Each line of the material must be returned exactly.

%%

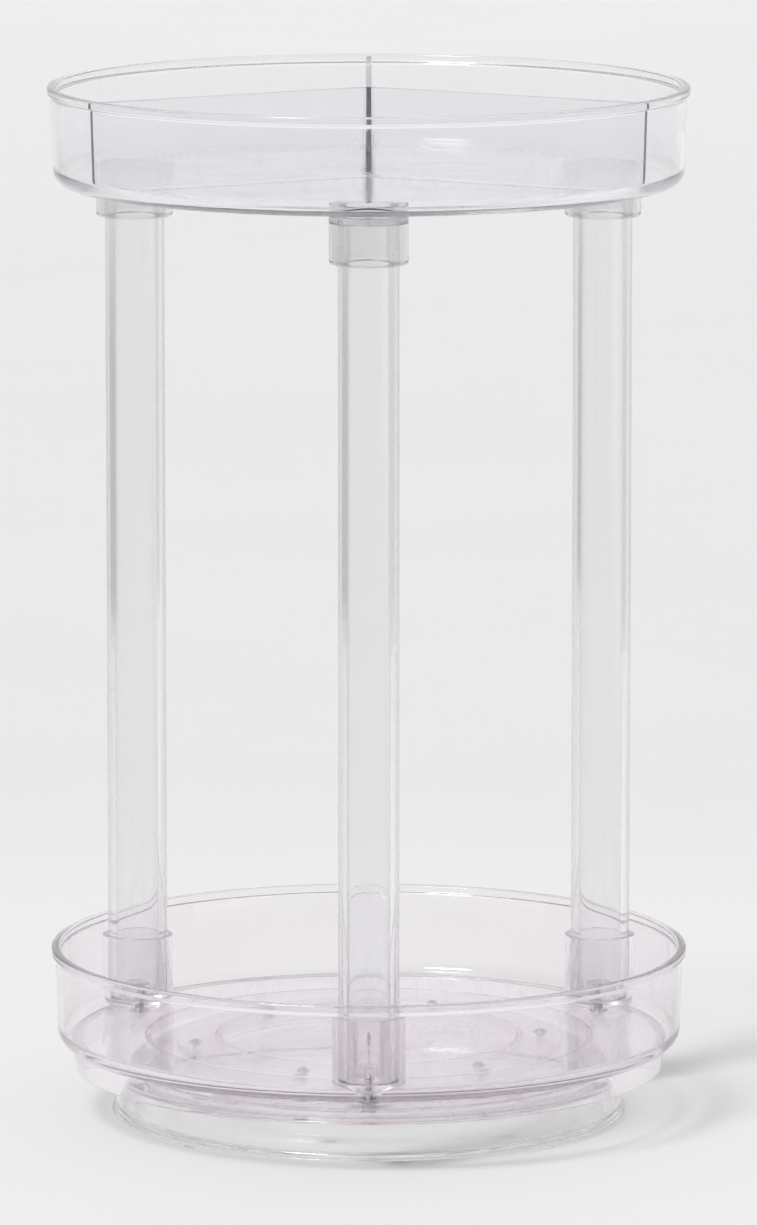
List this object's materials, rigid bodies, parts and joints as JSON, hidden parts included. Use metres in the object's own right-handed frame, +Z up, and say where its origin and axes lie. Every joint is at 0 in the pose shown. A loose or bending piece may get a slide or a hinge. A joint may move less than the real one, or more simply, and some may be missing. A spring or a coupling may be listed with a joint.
{
  "type": "lazy susan turntable",
  "caption": "Round clear plastic turntable with a lower tray on a ball race and a divided upper tray held above it on upright tubes, for turning small jars and bottles round.",
  "frame": {"origin": "on the table top, under the spindle's axis", "axes": "+Z up along the spindle, -Y towards the front post, +X to the right seen from the front"},
  "size_m": [0.235, 0.235, 0.382],
  "materials": {
    "clear_plastic": "clear, polished",
    "bright_steel": "bright",
    "natural_nylon": "satin",
    "frosted_silicone": "frosted"
  },
  "bodies": {
    "base_group": {"base": "clear_plastic", "foot_pad_1": "frosted_silicone", "foot_pad_2": "frosted_silicone", "foot_pad_3": "frosted_silicone", "foot_pad_4": "frosted_silicone", "spindle_pin": "bright_steel", "spindle_washer": "natural_nylon", "spindle_nut": "bright_steel"},
    "turntable": {"lower_tray": "clear_plastic", "upper_tray": "clear_plastic", "divider_insert": "clear_plastic", "lower_socket_1": "clear_plastic", "lower_socket_2": "clear_plastic", "lower_socket_3": "clear_plastic", "socket_screw_1": "bright_steel", "socket_screw_2": "bright_steel", "socket_screw_3": "bright_steel", "post_1": "clear_plastic", "post_2": "clear_plastic", "post_3": "clear_plastic", "upper_socket_1": "clear_plastic", "upper_socket_2": "clear_plastic", "upper_socket_3": "clear_plastic"},
    "cage": {"ball_cage": "clear_plastic"},
    "roller_1": {"ball_1": "bright_steel"},
    "roller_2": {"ball_2": "bright_steel"},
    "roller_3": {"ball_3": "bright_steel"},
    "roller_4": {"ball_4": "bright_steel"},
    "roller_5": {"ball_5": "bright_steel"},
    "roller_6": {"ball_6": "bright_steel"}
  },
  "joints": [
    {"name": "turntable_spin", "type": "hinge", "parent": "base_group", "child": "turntable", "pos_m": [0, 0, 0.0297], "axis": [0, 0, 1], "continuous": true},
    {"name": "cage_spin", "type": "hinge", "parent": "base_group", "child": "cage", "pos_m": [0, 0, 0.02442], "axis": [0, 0, 1], "continuous": true},
    {"name": "ball_1_roll", "type": "hinge", "parent": "cage", "child": "roller_1", "pos_m": [0.06382, 0.00931, 0.02442], "axis": [0.9895, 0.1444, 0], "continuous": true},
    {"name": "ball_2_roll", "type": "hinge", "parent": "cage", "child": "roller_2", "pos_m": [0.02385, 0.05993, 0.02442], "axis": [0.3697, 0.9291, 0], "continuous": true},
    {"name": "ball_3_roll", "type": "hinge", "parent": "cage", "child": "roller_3", "pos_m": [-0.03998, 0.05062, 0.02442], "axis": [-0.6198, 0.7848, 0], "continuous": true},
    {"name": "ball_4_roll", "type": "hinge", "parent": "cage", "child": "roller_4", "pos_m": [-0.06382, -0.00931, 0.02442], "axis": [-0.9895, -0.1444, 0], "continuous": true},
    {"name": "ball_5_roll", "type": "hinge", "parent": "cage", "child": "roller_5", "pos_m": [-0.02385, -0.05993, 0.02442], "axis": [-0.3697, -0.9291, 0], "continuous": true},
    {"name": "ball_6_roll", "type": "hinge", "parent": "cage", "child": "roller_6", "pos_m": [0.03998, -0.05062, 0.02442], "axis": [0.6198, -0.7848, 0], "continuous": true}
  ],
  "couplings": [
    {"joint": "cage_spin", "follows": "turntable_spin", "ratio": 0.5},
    {"joint": "ball_1_roll", "follows": "turntable_spin", "ratio": -13.55},
    {"joint": "ball_2_roll", "follows": "turntable_spin", "ratio": -13.55},
    {"joint": "ball_3_roll", "follows": "turntable_spin", "ratio": -13.55},
    {"joint": "ball_4_roll", "follows": "turntable_spin", "ratio": -13.55},
    {"joint": "ball_5_roll", "follows": "turntable_spin", "ratio": -13.55},
    {"joint": "ball_6_roll", "follows": "turntable_spin", "ratio": -13.55}
  ]
}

%%

Exercise solution:
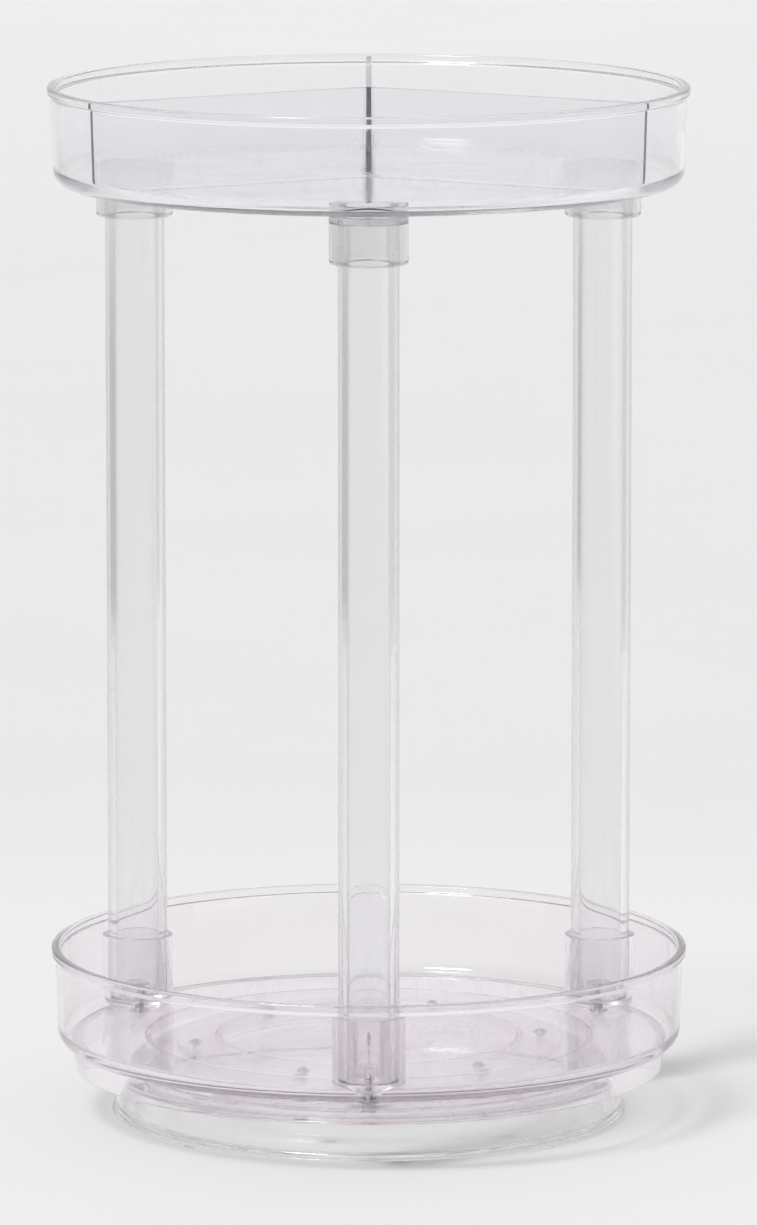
List this object's materials, rigid bodies, parts and joints as JSON, hidden parts included. Use metres in the object's own right-handed frame, +Z up, and say where its origin and axes lie. Every joint is at 0 in the pose shown. A loose or bending piece may get a slide or a hinge. A joint may move less than the real one, or more simply, and some may be missing. A spring or a coupling may be listed with a joint.
{
  "type": "lazy susan turntable",
  "caption": "Round clear plastic turntable with a lower tray on a ball race and a divided upper tray held above it on upright tubes, for turning small jars and bottles round.",
  "frame": {"origin": "on the table top, under the spindle's axis", "axes": "+Z up along the spindle, -Y towards the front post, +X to the right seen from the front"},
  "size_m": [0.235, 0.235, 0.382],
  "materials": {
    "clear_plastic": "clear, polished",
    "bright_steel": "bright",
    "natural_nylon": "satin",
    "frosted_silicone": "frosted"
  },
  "bodies": {
    "base_group": {"base": "clear_plastic", "foot_pad_1": "frosted_silicone", "foot_pad_2": "frosted_silicone", "foot_pad_3": "frosted_silicone", "foot_pad_4": "frosted_silicone", "spindle_pin": "bright_steel", "spindle_washer": "natural_nylon", "spindle_nut": "bright_steel"},
    "turntable": {"lower_tray": "clear_plastic", "upper_tray": "clear_plastic", "divider_insert": "clear_plastic", "lower_socket_1": "clear_plastic", "lower_socket_2": "clear_plastic", "lower_socket_3": "clear_plastic", "socket_screw_1": "bright_steel", "socket_screw_2": "bright_steel", "socket_screw_3": "bright_steel", "post_1": "clear_plastic", "post_2": "clear_plastic", "post_3": "clear_plastic", "upper_socket_1": "clear_plastic", "upper_socket_2": "clear_plastic", "upper_socket_3": "clear_plastic"},
    "cage": {"ball_cage": "clear_plastic"},
    "roller_1": {"ball_1": "bright_steel"},
    "roller_2": {"ball_2": "bright_steel"},
    "roller_3": {"ball_3": "bright_steel"},
    "roller_4": {"ball_4": "bright_steel"},
    "roller_5": {"ball_5": "bright_steel"},
    "roller_6": {"ball_6": "bright_steel"}
  },
  "joints": [
    {"name": "turntable_spin", "type": "hinge", "parent": "base_group", "child": "turntable", "pos_m": [0, 0, 0.0297], "axis": [0, 0, 1], "continuous": true},
    {"name": "cage_spin", "type": "hinge", "parent": "base_group", "child": "cage", "pos_m": [0, 0, 0.02442], "axis": [0, 0, 1], "continuous": true},
    {"name": "ball_1_roll", "type": "hinge", "parent": "cage", "child": "roller_1", "pos_m": [0.06382, 0.00931, 0.02442], "axis": [0.9895, 0.1444, 0], "continuous": true},
    {"name": "ball_2_roll", "type": "hinge", "parent": "cage", "child": "roller_2", "pos_m": [0.02385, 0.05993, 0.02442], "axis": [0.3697, 0.9291, 0], "continuous": true},
    {"name": "ball_3_roll", "type": "hinge", "parent": "cage", "child": "roller_3", "pos_m": [-0.03998, 0.05062, 0.02442], "axis": [-0.6198, 0.7848, 0], "continuous": true},
    {"name": "ball_4_roll", "type": "hinge", "parent": "cage", "child": "roller_4", "pos_m": [-0.06382, -0.00931, 0.02442], "axis": [-0.9895, -0.1444, 0], "continuous": true},
    {"name": "ball_5_roll", "type": "hinge", "parent": "cage", "child": "roller_5", "pos_m": [-0.02385, -0.05993, 0.02442], "axis": [-0.3697, -0.9291, 0], "continuous": true},
    {"name": "ball_6_roll", "type": "hinge", "parent": "cage", "child": "roller_6", "pos_m": [0.03998, -0.05062, 0.02442], "axis": [0.6198, -0.7848, 0], "continuous": true}
  ],
  "couplings": [
    {"joint": "cage_spin", "follows": "turntable_spin", "ratio": 0.5},
    {"joint": "ball_1_roll", "follows": "turntable_spin", "ratio": -13.55},
    {"joint": "ball_2_roll", "follows": "turntable_spin", "ratio": -13.55},
    {"joint": "ball_3_roll", "follows": "turntable_spin", "ratio": -13.55},
    {"joint": "ball_4_roll", "follows": "turntable_spin", "ratio": -13.55},
    {"joint": "ball_5_roll", "follows": "turntable_spin", "ratio": -13.55},
    {"joint": "ball_6_roll", "follows": "turntable_spin", "ratio": -13.55}
  ]
}